The ultimate goal of the project is the production of enantioselective catalysts. The core technology, the integrated design of supramolecular catalysts and hybrid catalytic materials, comports several different manners to effectuate enantio-selection during the catalytic process. One can synthesize chiral N-substituted AZAP, modify the oxide surface with chiral auxiliaries, or include chirality in the mesoporous organosilica matrix during the synthesis of the solid.
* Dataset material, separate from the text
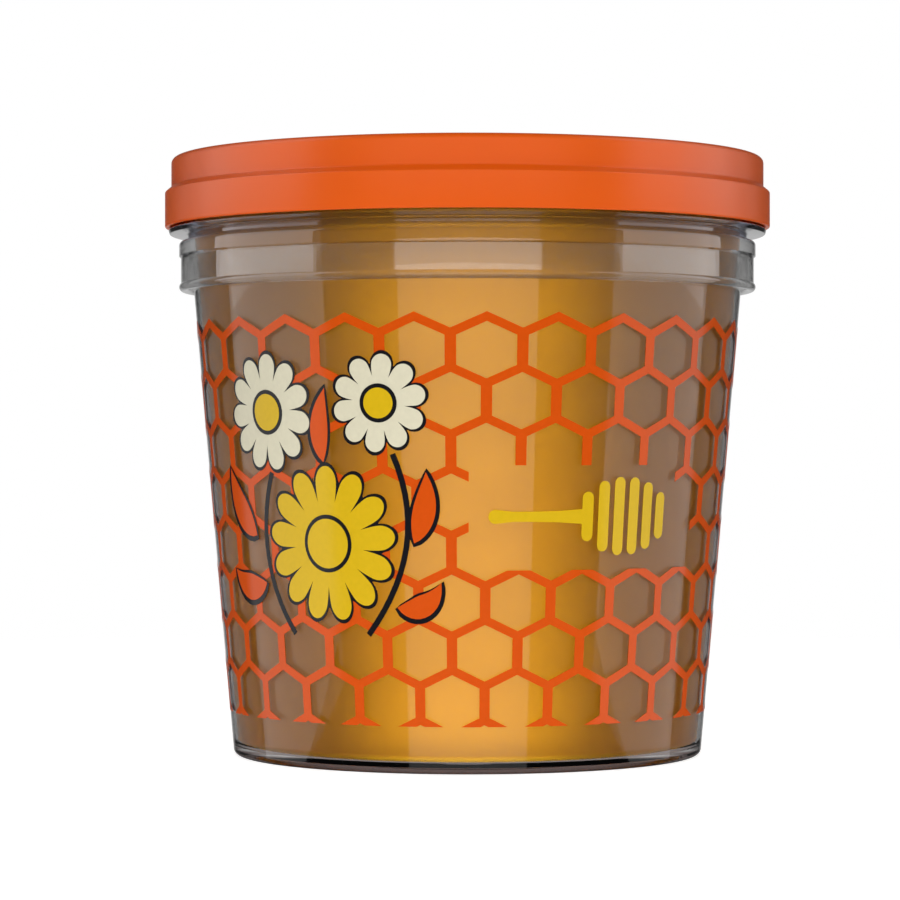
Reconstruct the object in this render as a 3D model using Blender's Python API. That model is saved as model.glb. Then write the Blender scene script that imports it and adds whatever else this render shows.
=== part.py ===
"""Honey pail: a clear tapered tub with a snap-fit lid, filled with honey.

Every piece is a turned form, so each is drawn as half a cross section, from the axis
out and back to the axis, and spun round the upright axis.

The named sizes are in millimetres. Heights are counted from the plane the pail stands on,
which is also where the origin lies, under the middle of the tub.
"""

import math

import bmesh
import bpy

MM = 0.001

# Tub body
BASE_RADIUS = 44.4          # outside of the wall where it meets the standing plane
WALL_DRAFT = 4.94           # degrees that the wall leans outwards
TUB_WALL = 0.9
FLOOR_THICKNESS = 1.0
FOOT_RING_LIFT = 0.9        # how far the foot ring keeps the floor off the table
FOOT_RING_WIDTH = 2.2       # flat ring that the pail stands on
FOOT_CORNER = 1.2           # outside rounding between wall and foot ring
FLOOR_CORNER = 1.6          # inside rounding between wall and floor
GATE_DIMPLE_RADIUS = 4.5    # hollow round the mark left by the injection point
GATE_DIMPLE_DEPTH = 0.4
GATE_MARK_RADIUS = 1.1
GATE_MARK_HEIGHT = 0.3

# Stiffening skirt round the top of the tub
SKIRT_TOP = 97.2            # height of the shelf that the skirt hangs from
SHELF_THICKNESS = 2.8
SKIRT_GAP = 0.9             # open space between wall and skirt under the shelf
SKIRT_WALL = 1.0
SKIRT_LENGTH = 9.5          # shelf top down to the lowest point of the bead
SHELF_ROUNDING = 1.0
BEAD_PROUD = 0.35           # how far shelf edge and bead stand out from the skirt's faces

# Neck, guard flange and rim
NECK_WALL = 1.3
FLANGE_GROOVE = 1.3         # open groove between shelf and flange
FLANGE_THICKNESS = 1.0
FLANGE_REACH = 3.7          # flange edge outside the neck
FLANGE_EDGE_SLOPE = 0.3     # how far the flange edge leans in towards its underside
NECK_HEIGHT = 12.2          # flange top up to the rim
RIM_LIP_REACH = 1.2         # lip outside the neck, which the lid snaps under
RIM_LIP_HEIGHT = 1.4
RIM_ROUNDING = 0.85

# Lid
LID_WALL = 1.0
LID_SEAT_GAP = 0.3          # rim to lid, and flange to lid
SNAP_CLEARANCE = 0.3        # rim lip to snap bead
SNAP_BEAD = 0.6             # how far the snap bead stands in from the lid's wall
SNAP_BEAD_HALF_HEIGHT = 0.7
BAND_STEP = 1.2             # lower band of the lid outside its upper band
BAND_HEIGHT = 6.0           # plain part of the lower band
BAND_CHAMFER = 1.9          # height of the slope between the bands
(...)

The AZAP-CO2 project implicates multiple scientific fields in chemistry and materials science: organic and supramolecular chemistry, mesoporous hybrid materials, catalysis and theoretical chemistry. The project consortium reunites teams from two laboratories based at CPE Lyon (Dufaud group, materials science and heterogeneous catalysis) and the ENS Lyon (Martinez/Dutasta group, supramolecular and organic chemistry, homogeneous catalysis and theoretical chemistry). Each group is internationally recognized in its core domain and together provide all of the competencies necessary to the success of the AZAP-CO2 project.